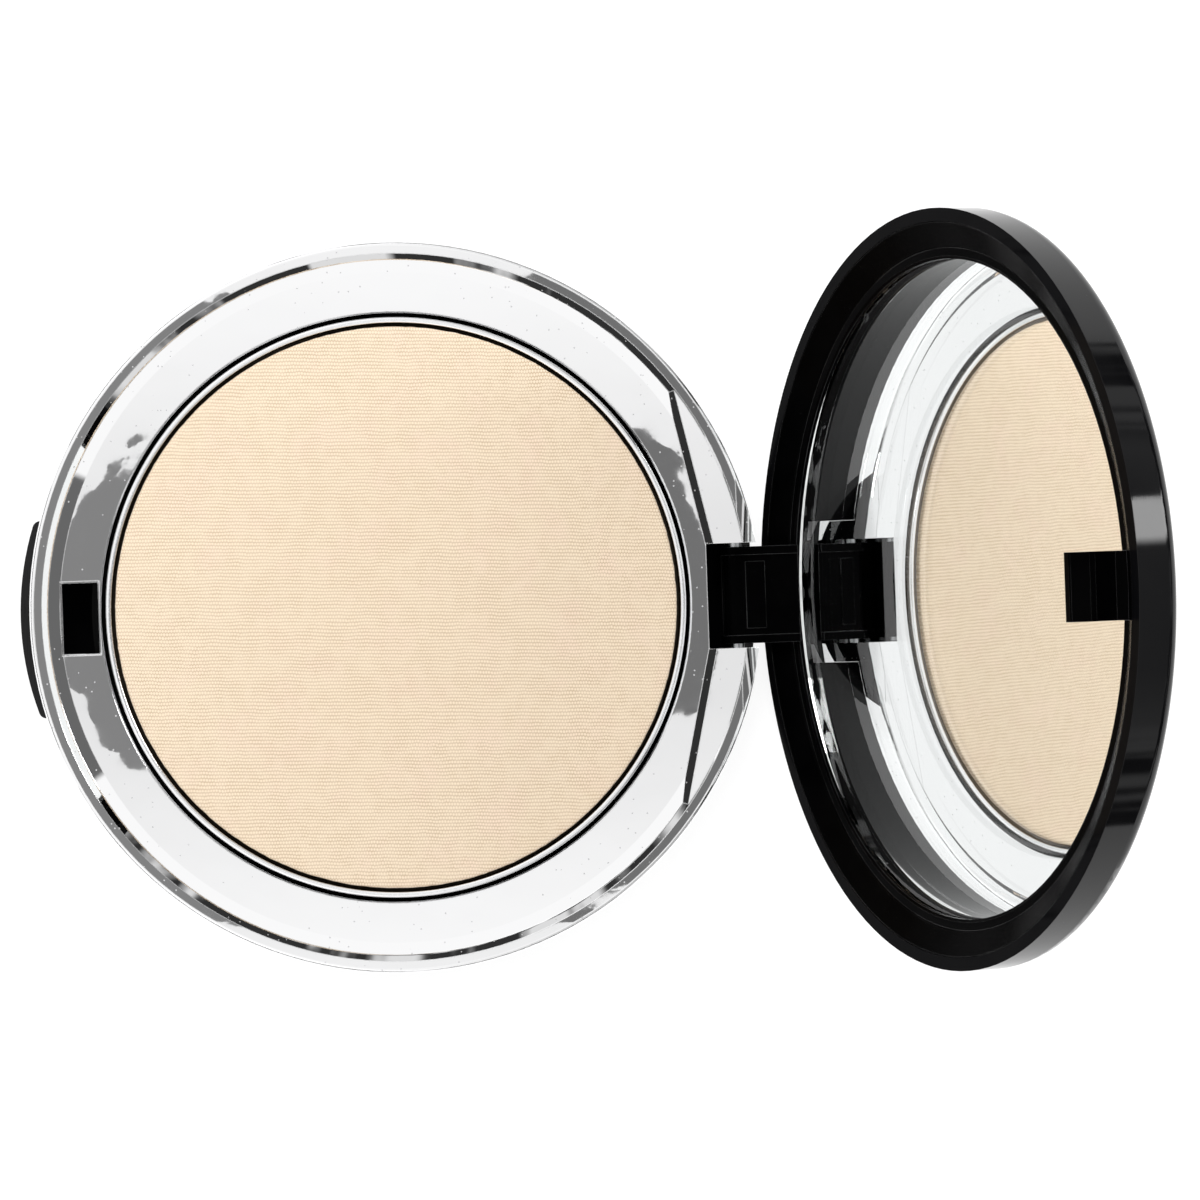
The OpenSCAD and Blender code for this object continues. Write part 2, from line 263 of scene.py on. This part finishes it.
def pan_metal(n, place):
    """Drawn aluminium with turning lines round the pan; shade is painted dark on its inside,
    below the rim.
    """
    apart = n.add("ShaderNodeSeparateXYZ", {0: place})
    radius = n.distance(apart)
    lines = n.math("SINE", n.math("MULTIPLY", radius, 2 * math.pi / (TURNING_PITCH * MM)))
    grain = n.noise(place, 3.0, detail=3.0)
    bright = n.mix(grain, rgb(0.9, 0.9, 0.91), rgb(0.96, 0.96, 0.965))
    # Painted shade: below the rim the pan's inside is darkened, as if in the groove's shadow.
    painted_shade = n.math("MULTIPLY", n.math("LESS_THAN", radius, pan_high.x - 0.5 * MM),
                     n.math("LESS_THAN", apart.outputs[2], pan_high.z - 0.12 * MM))
    return {"Base Color": n.mix(painted_shade, bright, rgb(0.05, 0.045, 0.04)),
            "Metallic": 1.0, "Roughness": n.spread(grain, 0.3, 0.7, 0.12, 0.2),
            "Normal": n.bump(lines, 0.0015, 0.2)}


POWDER = rgb(0.91, 0.77, 0.6)
POWDER_PINK = rgb(0.92, 0.755, 0.605)
# Painted shade, darkening the hollows of the cloth's print
POWDER_HOLLOW_SHADE = rgb(0.6, 0.44, 0.285)
WEAVE_ROW = 0.355       # pitch of the cloth's print in the powder, mm
WEAVE_COLUMN = 0.29
WEAVE_TURN = math.radians(2.0)


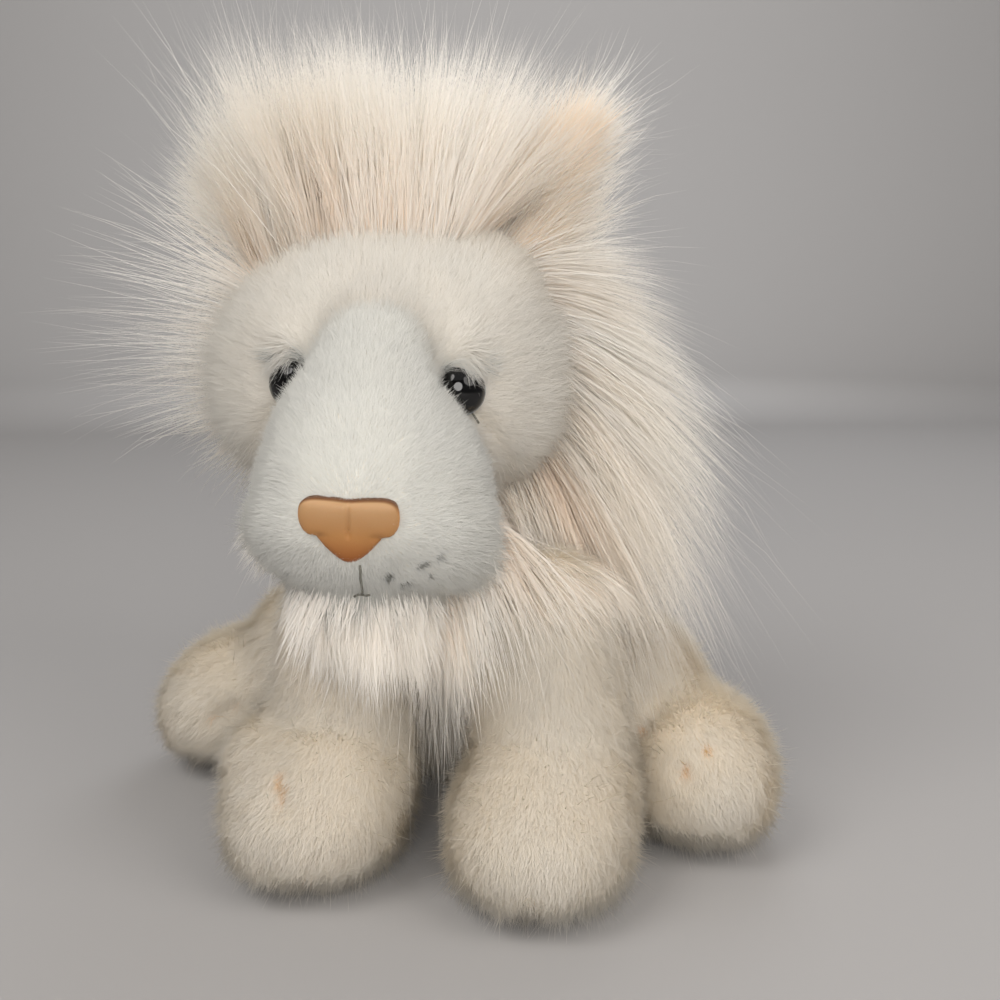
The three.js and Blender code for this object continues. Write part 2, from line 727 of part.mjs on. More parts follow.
---
Given instruction: Set down every record above exactly as given.

Correct response:
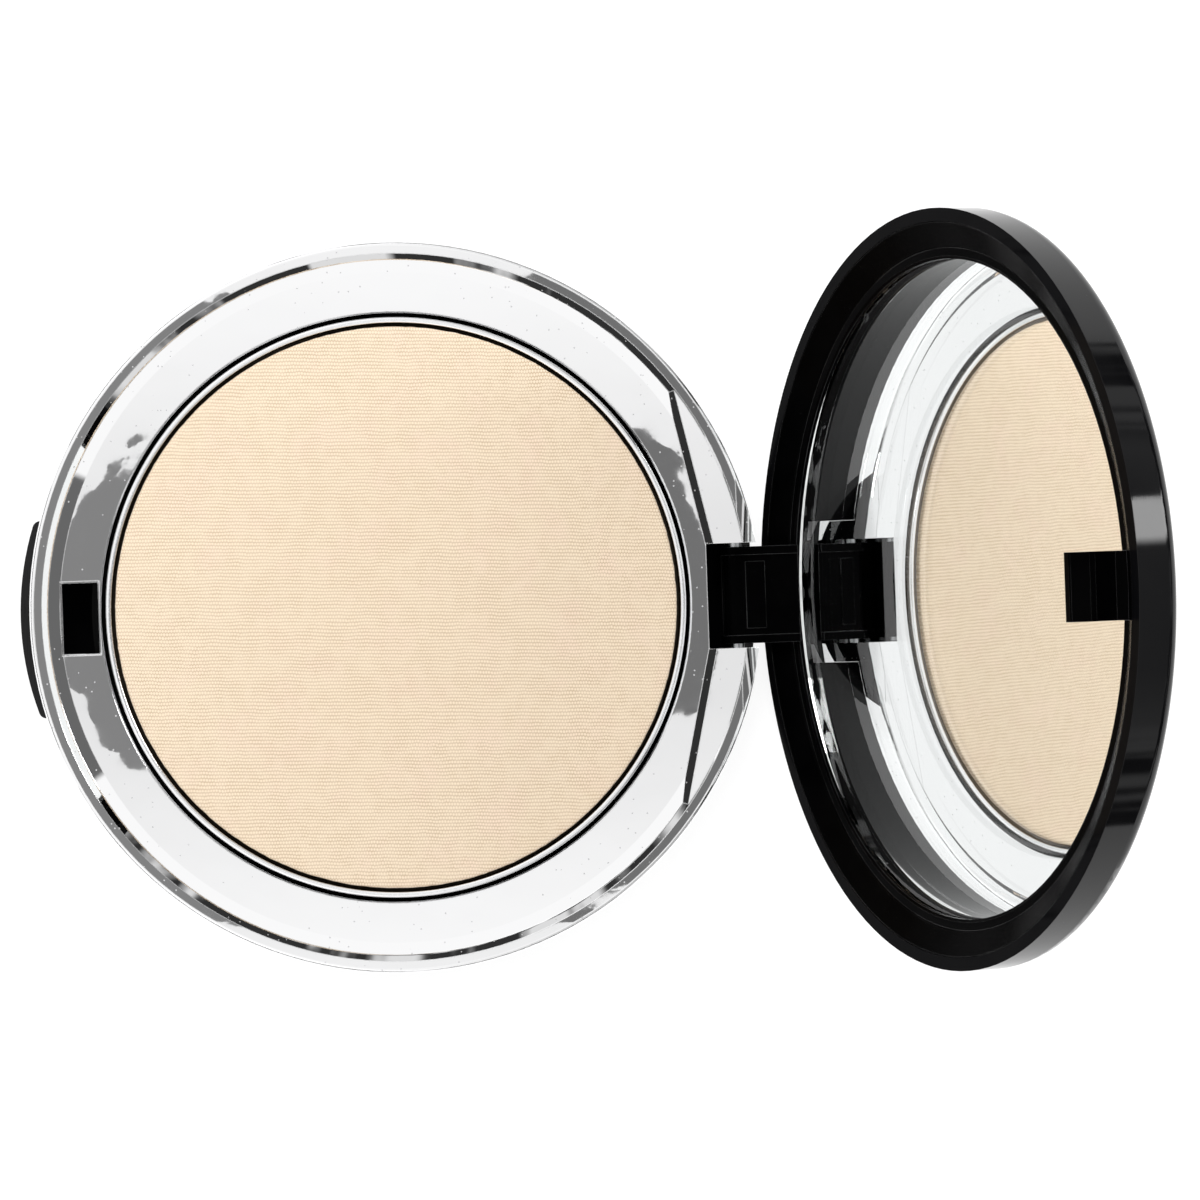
The OpenSCAD and Blender code for this object continues. Write part 2, from line 263 of scene.py on. This part finishes it.
def pan_metal(n, place):
    """Drawn aluminium with turning lines round the pan; shade is painted dark on its inside,
    below the rim.
    """
    apart = n.add("ShaderNodeSeparateXYZ", {0: place})
    radius = n.distance(apart)
    lines = n.math("SINE", n.math("MULTIPLY", radius, 2 * math.pi / (TURNING_PITCH * MM)))
    grain = n.noise(place, 3.0, detail=3.0)
    bright = n.mix(grain, rgb(0.9, 0.9, 0.91), rgb(0.96, 0.96, 0.965))
    # Painted shade: below the rim the pan's inside is darkened, as if in the groove's shadow.
    painted_shade = n.math("MULTIPLY", n.math("LESS_THAN", radius, pan_high.x - 0.5 * MM),
                     n.math("LESS_THAN", apart.outputs[2], pan_high.z - 0.12 * MM))
    return {"Base Color": n.mix(painted_shade, bright, rgb(0.05, 0.045, 0.04)),
            "Metallic": 1.0, "Roughness": n.spread(grain, 0.3, 0.7, 0.12, 0.2),
            "Normal": n.bump(lines, 0.0015, 0.2)}


POWDER = rgb(0.91, 0.77, 0.6)
POWDER_PINK = rgb(0.92, 0.755, 0.605)
# Painted shade, darkening the hollows of the cloth's print
POWDER_HOLLOW_SHADE = rgb(0.6, 0.44, 0.285)
WEAVE_ROW = 0.355       # pitch of the cloth's print in the powder, mm
WEAVE_COLUMN = 0.29
WEAVE_TURN = math.radians(2.0)


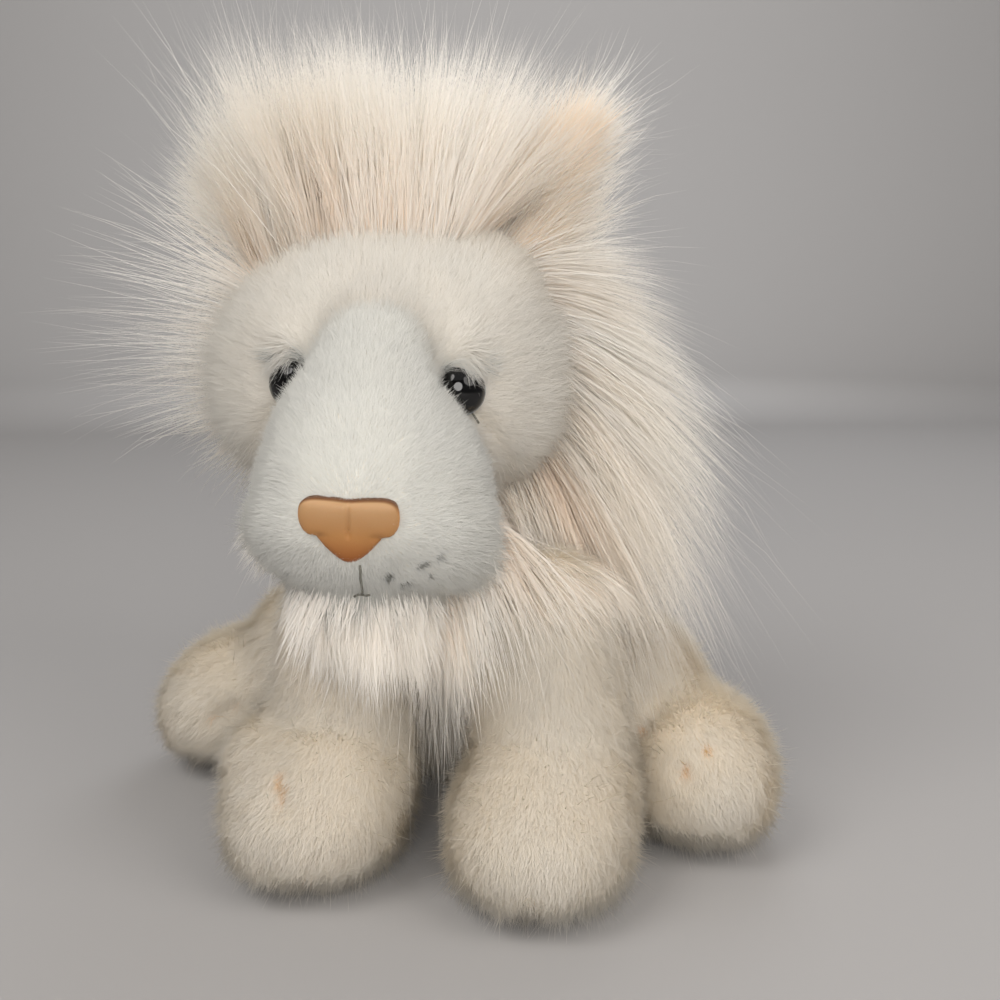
The three.js and Blender code for this object continues. Write part 2, from line 727 of part.mjs on. More parts follow.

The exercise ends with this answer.